Though you may use only one or two finishes in your work, you’ve surely wondered about the others and how they compare. You’ve probably even asked yourself if you shouldn’t be using one of them instead.
To help answer this question, you may have tried to classify finishes by their resins – polyurethane, alkyd, acrylic, etc., but then realized that this isn’t very helpful. Take polyurethane, for example. It is used in oil-base varnishes, water-base finishes, some lacquers and some two-part finishes. If you’ve used any two of these finishes, you know that they are very different.
A much better way to make sense of finishes, so you can choose intelligently among them, is to combine them into three groups by the way they cure, then associate each of the groups with familiar objects – Tinker Toys, spaghetti and soccer balls. This may seem silly at first, but the objects make the groups easy to remember and the groups allow you to figure out the answers to most of your questions, even though you may never have used the finishes.
The Groups
The three groups are reactive, evaporative and coalescing.
Oil, varnish, and two-part finishes are reactive finishes because they cure by a chemical reaction that occurs in the finish when it comes in contact with oxygen (oil and varnish) or has a catalyst added (two-part finishes). Since the chemical reaction causes the molecules in the finish to join up or “crosslink,” you can picture reactive finishes as Tinker Toys on a molecular scale that link up in a very large network. (See photo #1)
Shellac, lacquer and wax cure entirely by the evaporation of their solvents (there is no chemical reaction and no linking up), so they are evaporative finishes. These finishes are made up of relatively large molecules that are long and stringy in shape, making the finishes resemble entangled, molecular spaghetti. (See photo #2)

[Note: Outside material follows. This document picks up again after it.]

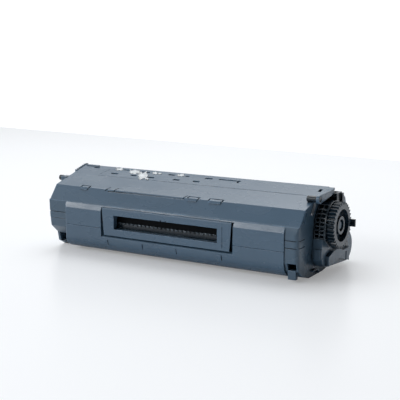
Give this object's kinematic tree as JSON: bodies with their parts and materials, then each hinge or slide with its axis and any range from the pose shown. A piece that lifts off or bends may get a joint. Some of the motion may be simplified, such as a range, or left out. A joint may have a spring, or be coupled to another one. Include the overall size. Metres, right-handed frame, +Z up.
{
  "type": "toner cartridge",
  "caption": "Laser printer toner cartridge: long faceted hopper with a slotted front bezel, end caps, a large drive gear in a cage, and a drum under a swinging shutter.",
  "frame": {"origin": "on the table plane, under the middle of the overall box", "axes": "+X along the rollers towards the gear end, -Y out of the slotted front, +Z up"},
  "size_m": [0.336, 0.12, 0.0847],
  "materials": {
    "shell": "fine satin moulded texture",
    "cap": "fine satin moulded texture",
    "dark_plastic": "satin black moulding",
    "gear_plastic": "smooth acetal",
    "bearing_plastic": "smooth acetal",
    "steel": "zinc plated",
    "rubber": "matt rubber",
    "film": "polyester film",
    "magnet": "bonded ferrite",
    "circuit_board": "lacquered board with gold pads",
    "drum_coating": "smooth organic coating on aluminium",
    "sleeve": "blasted and coated"
  },
  "bodies": {
    "frame": {"top_cover": "shell", "hopper_shell": "shell", "hopper_tray": "shell", "window_bezel": "shell", "window_channel": "dark_plastic", "slot_comb": "dark_plastic", "left_end_cap": "cap", "right_end_cap": "cap", "gear_cage": "dark_plastic", "gear_cover": "cap", "gear_retainer": "cap", "earth_clip": "steel", "guide_pins": "dark_plastic", "cap_screws": "steel", "fill_plug": "dark_plastic", "seal_film": "film", "doctor_bracket": "steel", "doctor_blade": "rubber", "magnet_core": "magnet", "dev_bushes": "bearing_plastic", "waste_bin": "cap", "waste_lid": "cap", "wiper_bracket": "steel", "wiper_blade": "rubber", "recovery_film": "film", "charge_bearings": "bearing_plastic", "charge_springs": "steel", "drum_pin": "steel", "shutter_pins": "steel", "contact_plates": "steel", "memory_chip": "circuit_board"},
    "drum": {"drum_tube": "drum_coating", "drum_gear": "gear_plastic", "drum_flange": "gear_plastic"},
    "developer_roller": {"dev_sleeve": "sleeve", "dev_gear": "gear_plastic", "dev_flange": "gear_plastic"},
    "charge_roller": {"charge_shaft": "steel", "charge_rubber": "rubber"},
    "drive": {"drive_gear": "gear_plastic"},
    "idler": {"idler_gear": "gear_plastic"},
    "agitator": {"agitator_shaft": "dark_plastic", "agitator_film": "film", "agitator_gear": "gear_plastic"},
    "shutter": {"drum_shutter": "cap", "shutter_arms": "cap", "shutter_spring": "steel"}
  },
  "joints": [
    {"name": "drum_spin", "type": "hinge", "parent": "frame", "child": "drum", "pos_m": [-0.006, 0.038, 0.019], "axis": [1, 0, 0], "continuous": true},
    {"name": "developer_spin", "type": "hinge", "parent": "frame", "child": "developer_roller", "pos_m": [-0.006, 0.01869, 0.02171], "axis": [1, 0, 0], "continuous": true},
    {"name": "charge_spin", "type": "hinge", "parent": "frame", "child": "charge_roller", "pos_m": [-0.006, 0.04248, 0.03571], "axis": [1, 0, 0], "continuous": true},
    {"name": "drive_spin", "type": "hinge", "parent": "frame", "child": "drive", "pos_m": [0.154, 0, 0.0484], "axis": [1, 0, 0], "continuous": true},
    {"name": "idler_spin", "type": "hinge", "parent": "frame", "child": "idler", "pos_m": [0.1505, 0.02513, 0.03496], "axis": [1, 0, 0], "continuous": true},
    {"name": "agitator_spin", "type": "hinge", "parent": "frame", "child": "agitator", "pos_m": [-0.006, -0.01201, 0.02311], "axis": [1, 0, 0], "continuous": true},
    {"name": "shutter_swing", "type": "hinge", "parent": "frame", "child": "shutter", "pos_m": [-0.006, 0.03, 0.044], "axis": [1, 0, 0], "range_deg": [0, 58], "stiffness_Nm_per_rad": 0.006, "springref_deg": -20.05}
  ],
  "couplings": [
    {"joint": "developer_spin", "follows": "drum_spin", "ratio": -1.6},
    {"joint": "charge_spin", "follows": "drum_spin", "ratio": -2.4},
    {"joint": "idler_spin", "follows": "drum_spin", "ratio": -1.4118},
    {"joint": "drive_spin", "follows": "drum_spin", "ratio": 0.6},
    {"joint": "agitator_spin", "follows": "drum_spin", "ratio": -0.8}
  ]
}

If you let all the water evaporate out of a pot of actual spaghetti, it hardens. If you then reintroduce water, the spaghetti first softens and becomes sticky, then the individual strands separate. The same happens to shellac with alcohol, lacquer with lacquer thinner and wax with turpentine or a petroleum distillate, only on a molecular scale. Water-base finishes cure both by chemical reaction and liquid evaporation. Like latex paint and white and yellow glue, water-base finishes are composed of tiny droplets of finish suspended (“emulsified”) in water and solvent. These droplets are very large compared to the molecules in the other finishes. Inside each droplet the finish molecules cure by chemical reaction, but the droplets themselves join only as a result of the water, and then the solvent, evaporating. (See drawing #3)
You can picture the droplets of cured finish as microscopic soccer balls. As the water evaporates, the soccer-ball-like droplets approach each other, or “coalesce,” so water-base finishes are classified as coalescing finishes. The small amount of organic solvent in water base then softens the outer surface of the droplets so they stick together when they come in contact. The solvent then evaporates and a film is formed.
Putting water back onto a cured water-base finish doesn’t cause any damage, but a strong organic solvent like alcohol or lacquer thinner will make the finish sticky, and dull it or dissolve it, just like the solvent does to evaporative finishes.